If manufacturing output has not declined in the United States, then what explains the sharp reductions in U.S. manufacturing employment? The answer is a stellar record of productivity growth. Over the years, new technologies, processes, and products have permitted manufacturing firms to produce ever-increasing output with ever fewer workers.

This observation brings me to my fifth and final possible explanation of the jobless recovery, which is the remarkable increase in labor productivity we have seen in recent years, not only in manufacturing but in the economy as a whole… Although other explanations for the jobless recovery – overstaffing in the boom, benefits costs, uncertainty, and structural change–have played a role, in my view the productivity explanation is, quantitatively, probably the most important.

However, Krueger disagrees with this explanation:

On examination, rapid productivity growth is unlikely to account for the dismal job picture in the United States over the last two and a half years.

Implicitly, this view argues that for some reason there are limits to how fast the gross domestic product (that is, output of goods and services) can grow, so, by definition, faster labor productivity growth results in slower job growth… There is no reason the gross domestic product could not have grown faster once productivity accelerated. Monetary and fiscal policy have not restrained growth.

Second, in the United States greater job growth tends to accompany faster productivity growth, over either a quarter or a year, as well as over longer periods. [It is normal for] productivity growth to surge at the beginning of a recovery – [only] the job losses are unusual this time. Furthermore, during the second-longest jobless recovery on record, which occurred during the previous Bush administration, productivity growth was lower than it is now, so accelerating productivity is not the only potential cause of a jobless recovery.

I have to admit that I find Krueger’s counterargument persuasive. I agree that there has to be more to the story than just the high rate of productivity growth. Such as? Citing Larry Katz, Krueger proposes numbers 3 and 4 on our list:

3. “Maybe recoveries that follow longer booms have weaker job growth initially because companies postponed restructuring during the boom. Therefore, more time is needed for companies to reorganize work, which spills over into the recovery phase.” Krueger goes on to cast doubt on this explanation, as well, however:

Indeed, the recessions in 1991 and 2001, notable for extended jobless recoveries afterward, both followed long booms. But in the eight earlier postwar recessions, longer booms were typically followed by shorter jobless recoveries, not longer ones. For example, after the recession following the 1960’s boom – the second longest, after the Clinton boom – job growth resumed immediately.

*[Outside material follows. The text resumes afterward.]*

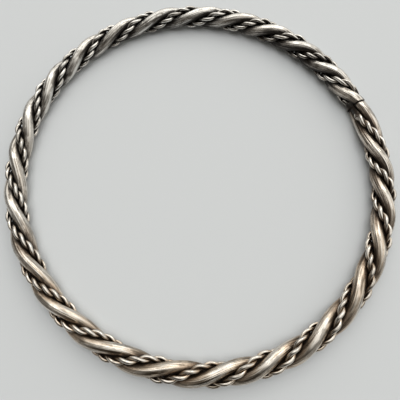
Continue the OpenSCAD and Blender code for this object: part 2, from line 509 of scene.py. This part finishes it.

Again, I agree with Krueger. I don’t think it has anything to do with the length of the boom that preceded the recession. Krueger’s next proposed explanation is:

4. Maybe jobs haven’t been created because the tax cuts were directed more at savings and consumption, rather than job creation. The problem with this idea? Even if they weren’t explicitly directed at job creation, the tax cuts still stimulated the economy, and caused GDP to grow rapidly. So we’re still left wondering why a growing GDP isn’t accompanied by growing employment. Whether you subsidize the firm or the consumer through a tax cut shouldn’t matter – either way more economic activity is generated. Also, counterexamples abound. For example, the tax cuts of the early 1980s were also primarily in the form of reduced income taxes, yet led to a massive boom in employment.

So what’s my own theory? I think that there’s a crucial clue contained in #3, which I will use to propose my own explanation…

5. Maybe recoveries from milder recessions take longer to generate jobs. The two mildest recessions in postwar US history have been the two Bush recessions. And those are the two that took the longest to start generating new jobs. Why? I think it’s a variant on what Krueger said in #3: in a mild recession, there’s relatively little restructuring, and relatively little firing, so the economy doesn’t have as deep a hole to climb out of. Sharper recessions necessitate drastic actions by firms to stay alive – and those that survive are therefore strong and healthy from the very beginning of the recovery. But a mild recession doesn’t do as much to weed out the weaker firms, so you have more firms at the beginning of the recovery that still can’t afford to hire more workers.

Note that I’m not at all advocating sharp recessions over mild ones – mild recessions are still definitely preferable, in my book. But we may have to recognize that if the pain isn’t as severe, the bliss of job creation won’t be as great, either.